Given task:
Would you return the complete listing below word for word?
start
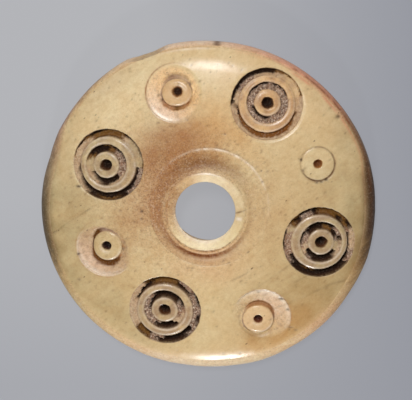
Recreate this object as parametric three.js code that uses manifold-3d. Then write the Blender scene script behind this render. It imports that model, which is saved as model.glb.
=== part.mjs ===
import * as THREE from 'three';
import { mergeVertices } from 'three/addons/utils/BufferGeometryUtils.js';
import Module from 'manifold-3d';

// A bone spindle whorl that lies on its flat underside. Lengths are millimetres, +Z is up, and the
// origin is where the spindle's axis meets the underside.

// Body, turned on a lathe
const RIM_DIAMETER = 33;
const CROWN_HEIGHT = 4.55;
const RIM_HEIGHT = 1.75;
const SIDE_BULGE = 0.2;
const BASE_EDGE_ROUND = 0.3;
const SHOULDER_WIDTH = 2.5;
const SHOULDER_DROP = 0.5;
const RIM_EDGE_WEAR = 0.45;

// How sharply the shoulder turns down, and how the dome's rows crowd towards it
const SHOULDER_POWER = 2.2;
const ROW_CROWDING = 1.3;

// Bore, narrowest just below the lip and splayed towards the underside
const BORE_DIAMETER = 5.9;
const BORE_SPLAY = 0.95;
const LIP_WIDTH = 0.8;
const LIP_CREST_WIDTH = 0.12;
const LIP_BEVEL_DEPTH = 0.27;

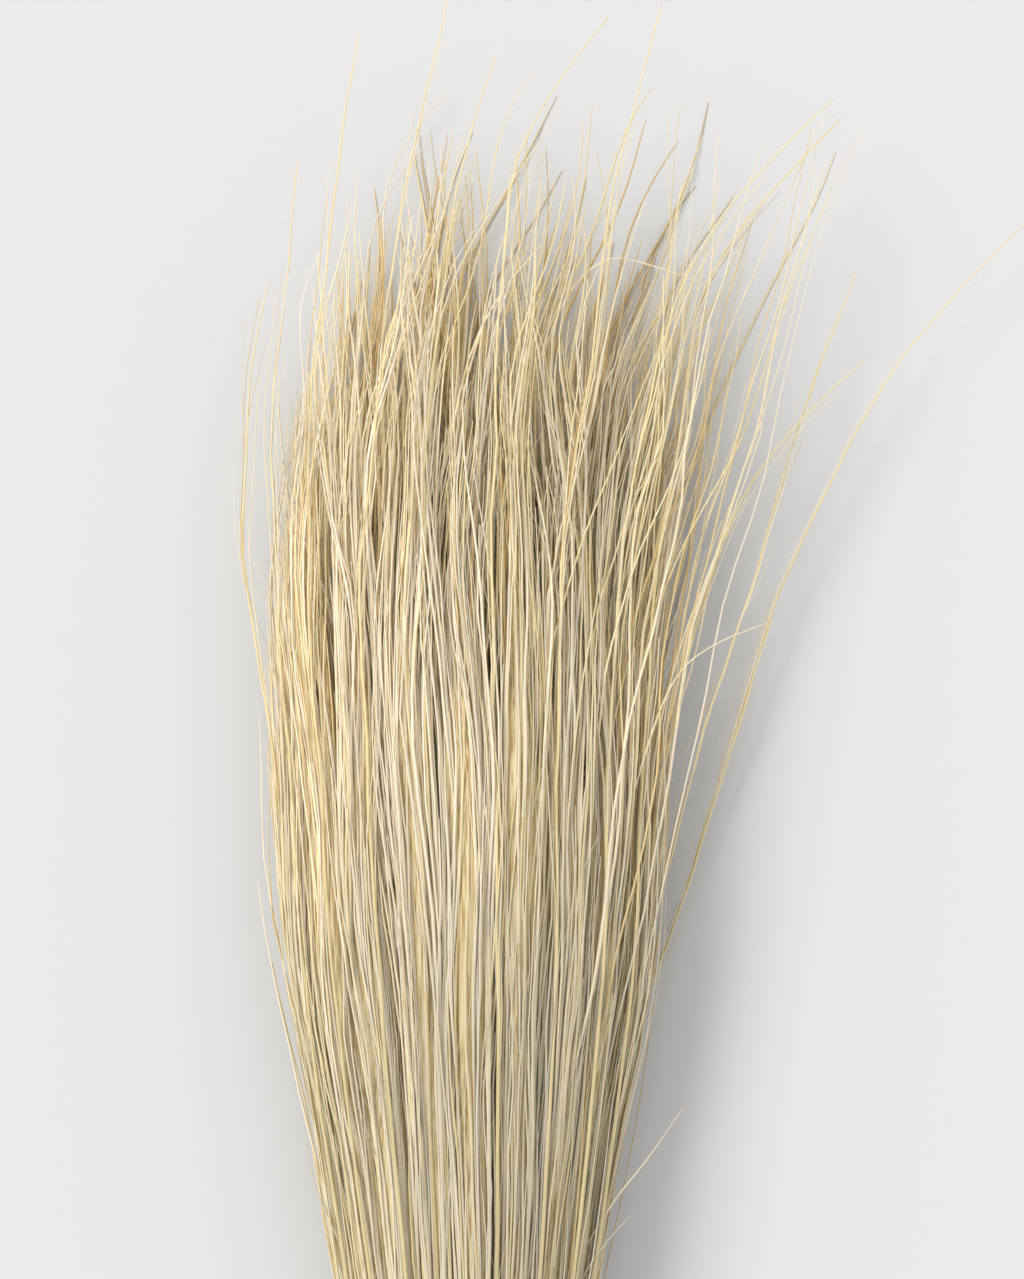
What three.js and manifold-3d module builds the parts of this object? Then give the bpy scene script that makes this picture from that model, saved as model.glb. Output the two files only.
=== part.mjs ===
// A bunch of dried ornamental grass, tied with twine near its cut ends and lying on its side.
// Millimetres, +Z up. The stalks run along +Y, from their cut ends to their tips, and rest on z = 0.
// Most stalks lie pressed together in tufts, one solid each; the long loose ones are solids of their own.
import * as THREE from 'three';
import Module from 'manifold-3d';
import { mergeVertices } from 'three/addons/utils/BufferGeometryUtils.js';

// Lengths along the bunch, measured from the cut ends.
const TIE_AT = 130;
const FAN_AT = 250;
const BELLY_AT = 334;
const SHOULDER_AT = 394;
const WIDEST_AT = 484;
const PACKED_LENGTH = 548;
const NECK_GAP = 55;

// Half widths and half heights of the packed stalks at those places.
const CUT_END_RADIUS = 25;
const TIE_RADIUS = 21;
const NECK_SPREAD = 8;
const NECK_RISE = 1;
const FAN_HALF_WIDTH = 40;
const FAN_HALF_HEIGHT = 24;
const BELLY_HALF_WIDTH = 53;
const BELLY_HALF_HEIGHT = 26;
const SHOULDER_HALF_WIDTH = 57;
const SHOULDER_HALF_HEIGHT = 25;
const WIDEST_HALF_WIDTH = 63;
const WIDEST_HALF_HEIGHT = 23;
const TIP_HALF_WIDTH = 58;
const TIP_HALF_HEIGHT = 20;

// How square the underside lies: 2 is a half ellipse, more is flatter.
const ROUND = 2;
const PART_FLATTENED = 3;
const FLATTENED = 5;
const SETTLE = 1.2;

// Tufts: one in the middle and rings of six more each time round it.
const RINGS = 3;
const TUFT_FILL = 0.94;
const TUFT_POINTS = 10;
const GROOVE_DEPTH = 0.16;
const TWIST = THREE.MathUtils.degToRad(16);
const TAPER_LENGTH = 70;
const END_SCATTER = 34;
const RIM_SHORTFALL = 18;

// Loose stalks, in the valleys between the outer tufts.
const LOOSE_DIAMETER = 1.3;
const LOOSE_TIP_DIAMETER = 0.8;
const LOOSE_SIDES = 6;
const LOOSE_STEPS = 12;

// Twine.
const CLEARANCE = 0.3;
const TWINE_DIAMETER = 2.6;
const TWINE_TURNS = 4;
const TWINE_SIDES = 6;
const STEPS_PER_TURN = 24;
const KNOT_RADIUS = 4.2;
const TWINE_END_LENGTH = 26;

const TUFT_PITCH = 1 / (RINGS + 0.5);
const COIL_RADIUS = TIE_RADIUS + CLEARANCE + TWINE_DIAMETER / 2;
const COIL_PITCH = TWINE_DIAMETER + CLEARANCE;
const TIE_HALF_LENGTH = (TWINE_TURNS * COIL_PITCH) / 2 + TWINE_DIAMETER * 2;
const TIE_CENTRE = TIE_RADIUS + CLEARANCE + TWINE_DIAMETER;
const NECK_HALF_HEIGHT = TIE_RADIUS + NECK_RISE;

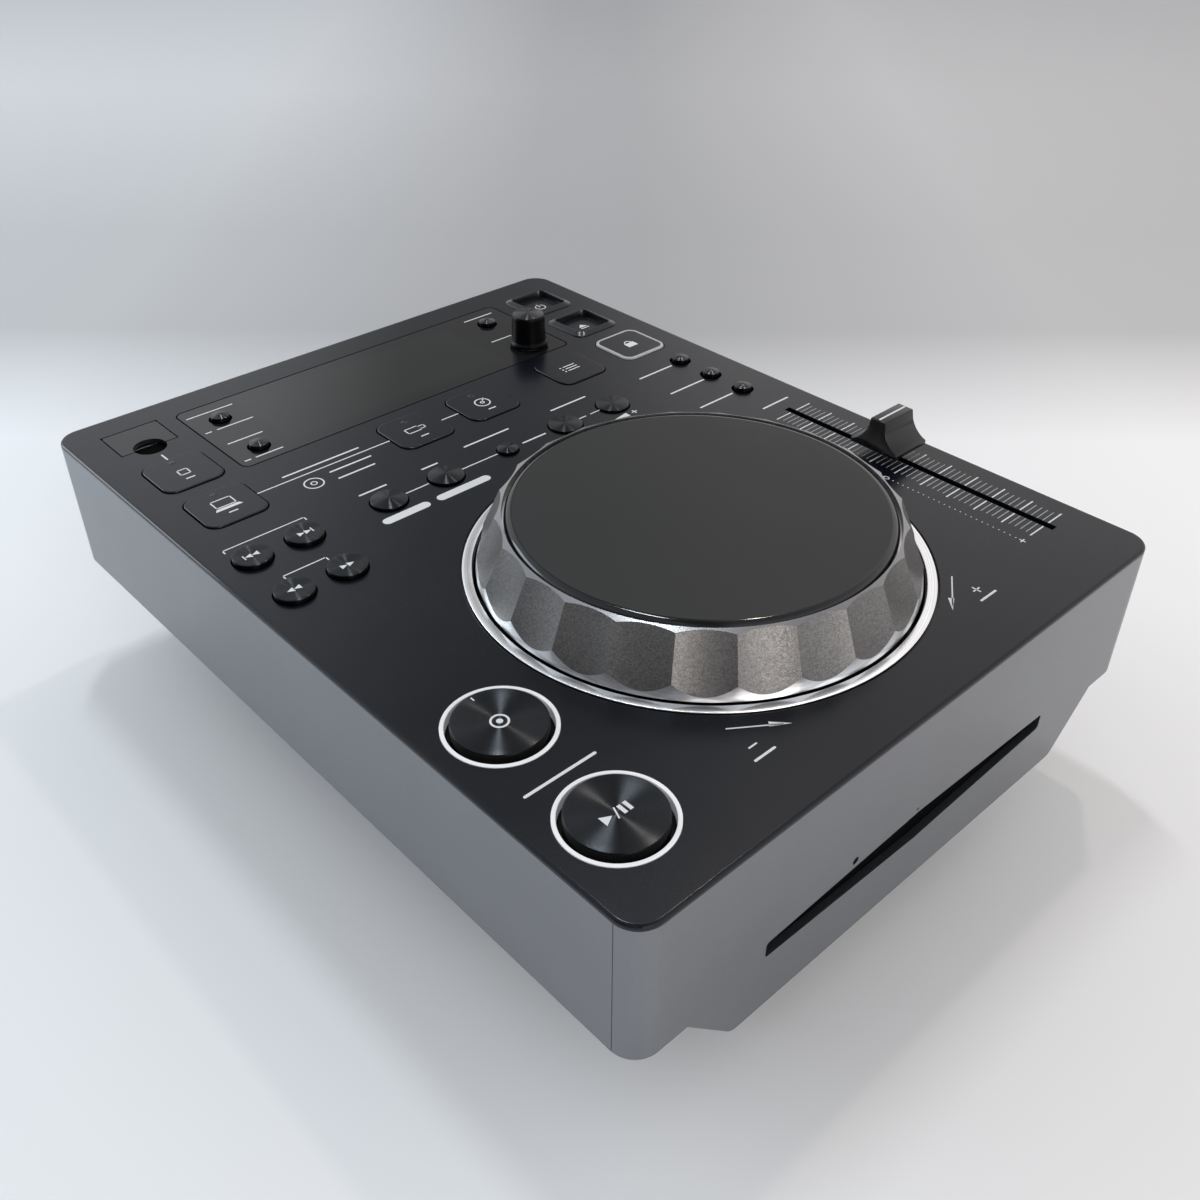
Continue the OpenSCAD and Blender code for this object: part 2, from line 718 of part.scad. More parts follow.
end
Complete response:
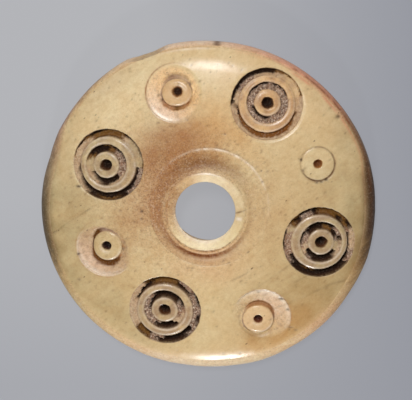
Recreate this object as parametric three.js code that uses manifold-3d. Then write the Blender scene script behind this render. It imports that model, which is saved as model.glb.
=== part.mjs ===
import * as THREE from 'three';
import { mergeVertices } from 'three/addons/utils/BufferGeometryUtils.js';
import Module from 'manifold-3d';

// A bone spindle whorl that lies on its flat underside. Lengths are millimetres, +Z is up, and the
// origin is where the spindle's axis meets the underside.

// Body, turned on a lathe
const RIM_DIAMETER = 33;
const CROWN_HEIGHT = 4.55;
const RIM_HEIGHT = 1.75;
const SIDE_BULGE = 0.2;
const BASE_EDGE_ROUND = 0.3;
const SHOULDER_WIDTH = 2.5;
const SHOULDER_DROP = 0.5;
const RIM_EDGE_WEAR = 0.45;

// How sharply the shoulder turns down, and how the dome's rows crowd towards it
const SHOULDER_POWER = 2.2;
const ROW_CROWDING = 1.3;

// Bore, narrowest just below the lip and splayed towards the underside
const BORE_DIAMETER = 5.9;
const BORE_SPLAY = 0.95;
const LIP_WIDTH = 0.8;
const LIP_CREST_WIDTH = 0.12;
const LIP_BEVEL_DEPTH = 0.27;

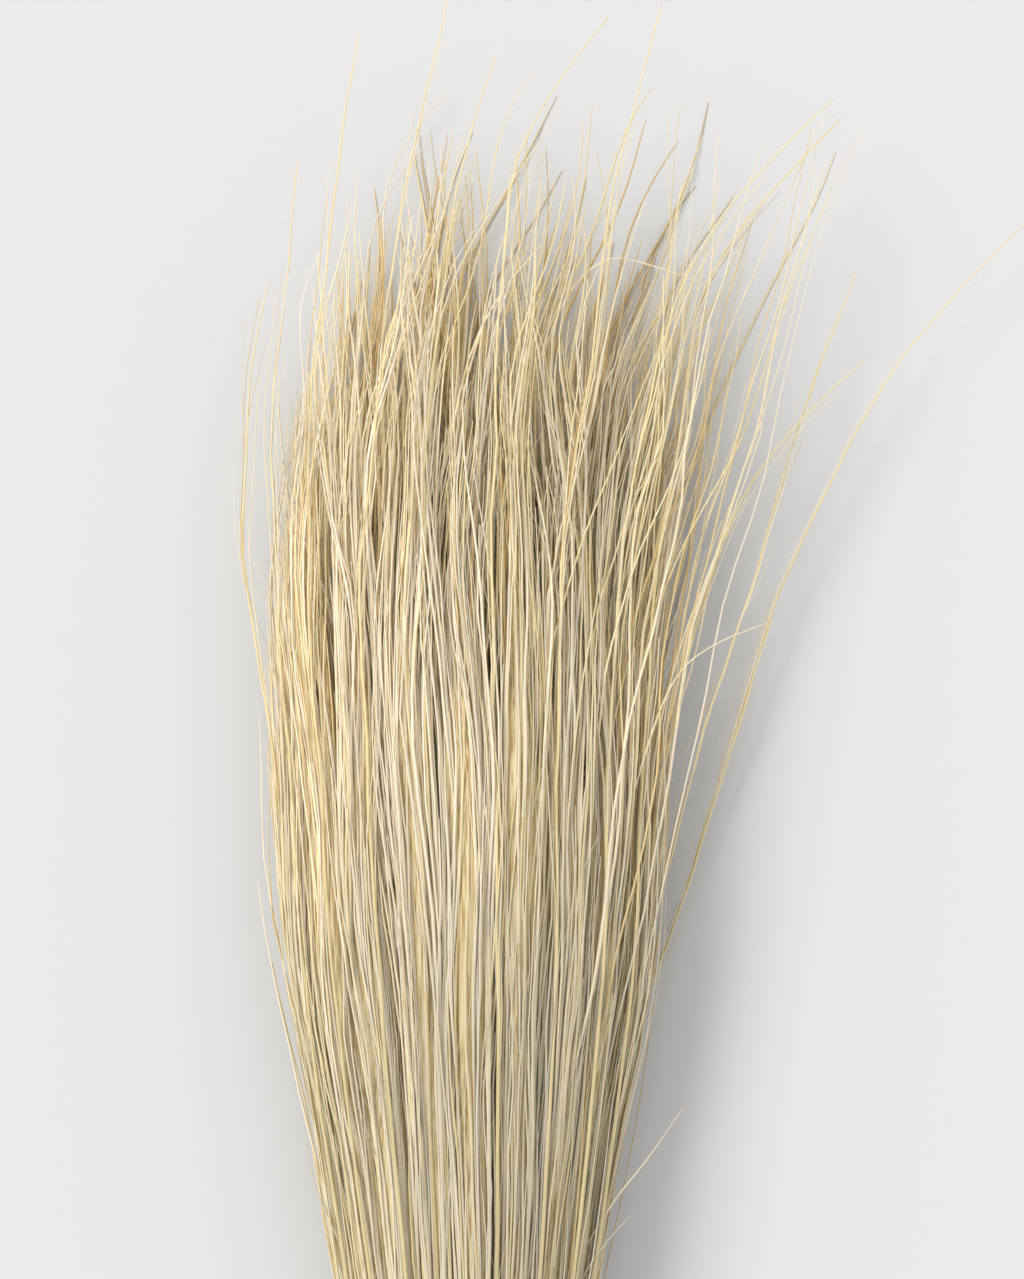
What three.js and manifold-3d module builds the parts of this object? Then give the bpy scene script that makes this picture from that model, saved as model.glb. Output the two files only.
=== part.mjs ===
// A bunch of dried ornamental grass, tied with twine near its cut ends and lying on its side.
// Millimetres, +Z up. The stalks run along +Y, from their cut ends to their tips, and rest on z = 0.
// Most stalks lie pressed together in tufts, one solid each; the long loose ones are solids of their own.
import * as THREE from 'three';
import Module from 'manifold-3d';
import { mergeVertices } from 'three/addons/utils/BufferGeometryUtils.js';

// Lengths along the bunch, measured from the cut ends.
const TIE_AT = 130;
const FAN_AT = 250;
const BELLY_AT = 334;
const SHOULDER_AT = 394;
const WIDEST_AT = 484;
const PACKED_LENGTH = 548;
const NECK_GAP = 55;

// Half widths and half heights of the packed stalks at those places.
const CUT_END_RADIUS = 25;
const TIE_RADIUS = 21;
const NECK_SPREAD = 8;
const NECK_RISE = 1;
const FAN_HALF_WIDTH = 40;
const FAN_HALF_HEIGHT = 24;
const BELLY_HALF_WIDTH = 53;
const BELLY_HALF_HEIGHT = 26;
const SHOULDER_HALF_WIDTH = 57;
const SHOULDER_HALF_HEIGHT = 25;
const WIDEST_HALF_WIDTH = 63;
const WIDEST_HALF_HEIGHT = 23;
const TIP_HALF_WIDTH = 58;
const TIP_HALF_HEIGHT = 20;

// How square the underside lies: 2 is a half ellipse, more is flatter.
const ROUND = 2;
const PART_FLATTENED = 3;
const FLATTENED = 5;
const SETTLE = 1.2;

// Tufts: one in the middle and rings of six more each time round it.
const RINGS = 3;
const TUFT_FILL = 0.94;
const TUFT_POINTS = 10;
const GROOVE_DEPTH = 0.16;
const TWIST = THREE.MathUtils.degToRad(16);
const TAPER_LENGTH = 70;
const END_SCATTER = 34;
const RIM_SHORTFALL = 18;

// Loose stalks, in the valleys between the outer tufts.
const LOOSE_DIAMETER = 1.3;
const LOOSE_TIP_DIAMETER = 0.8;
const LOOSE_SIDES = 6;
const LOOSE_STEPS = 12;

// Twine.
const CLEARANCE = 0.3;
const TWINE_DIAMETER = 2.6;
const TWINE_TURNS = 4;
const TWINE_SIDES = 6;
const STEPS_PER_TURN = 24;
const KNOT_RADIUS = 4.2;
const TWINE_END_LENGTH = 26;

const TUFT_PITCH = 1 / (RINGS + 0.5);
const COIL_RADIUS = TIE_RADIUS + CLEARANCE + TWINE_DIAMETER / 2;
const COIL_PITCH = TWINE_DIAMETER + CLEARANCE;
const TIE_HALF_LENGTH = (TWINE_TURNS * COIL_PITCH) / 2 + TWINE_DIAMETER * 2;
const TIE_CENTRE = TIE_RADIUS + CLEARANCE + TWINE_DIAMETER;
const NECK_HALF_HEIGHT = TIE_RADIUS + NECK_RISE;

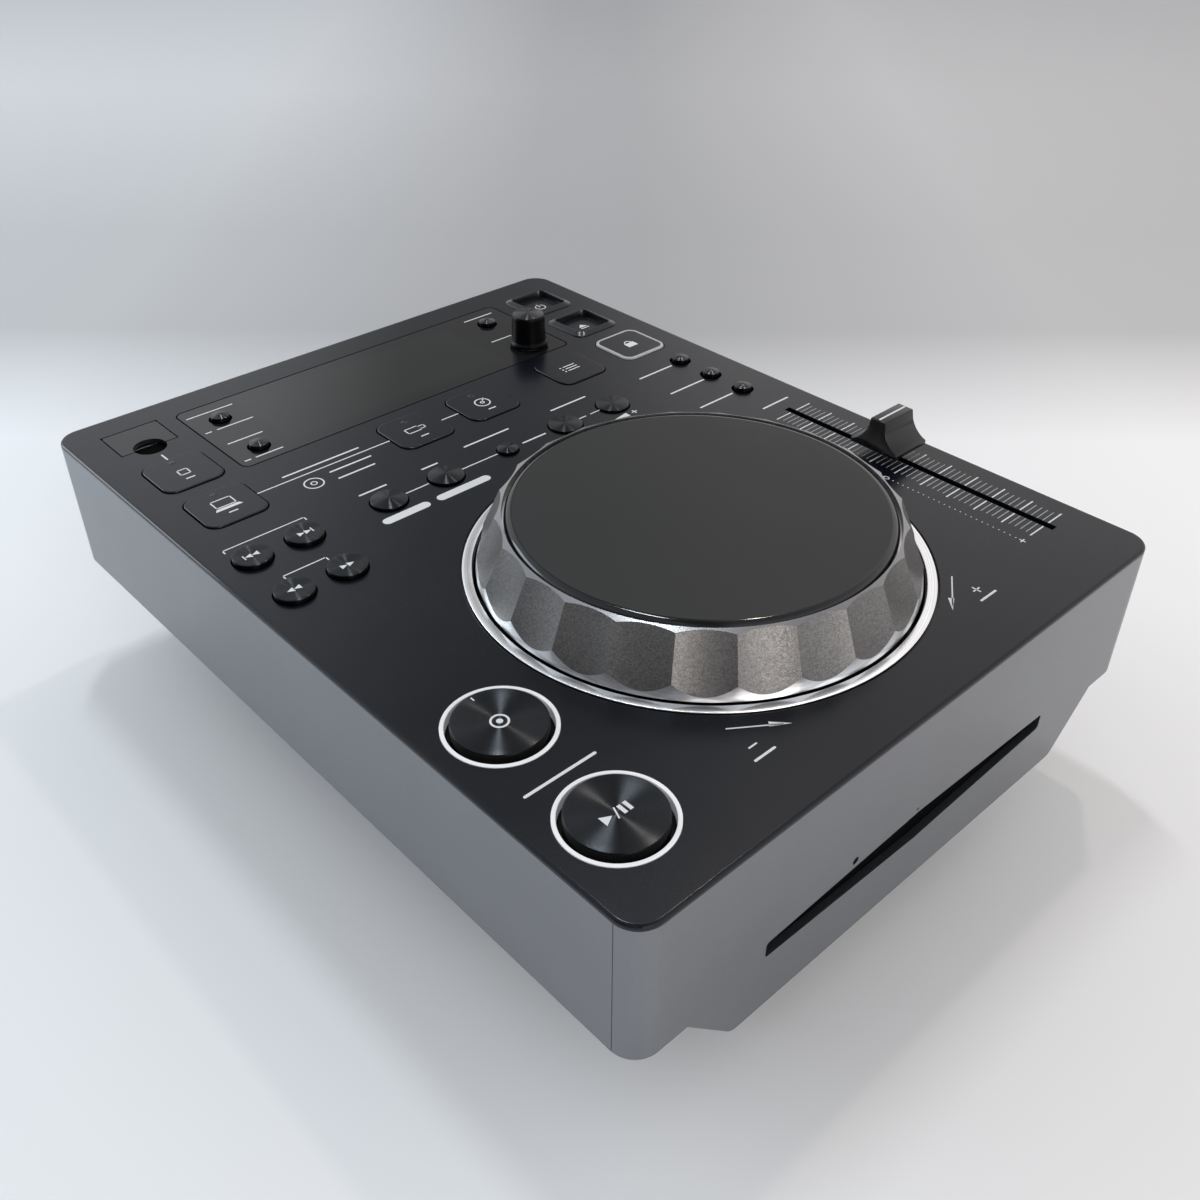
Continue the OpenSCAD and Blender code for this object: part 2, from line 718 of part.scad. More parts follow.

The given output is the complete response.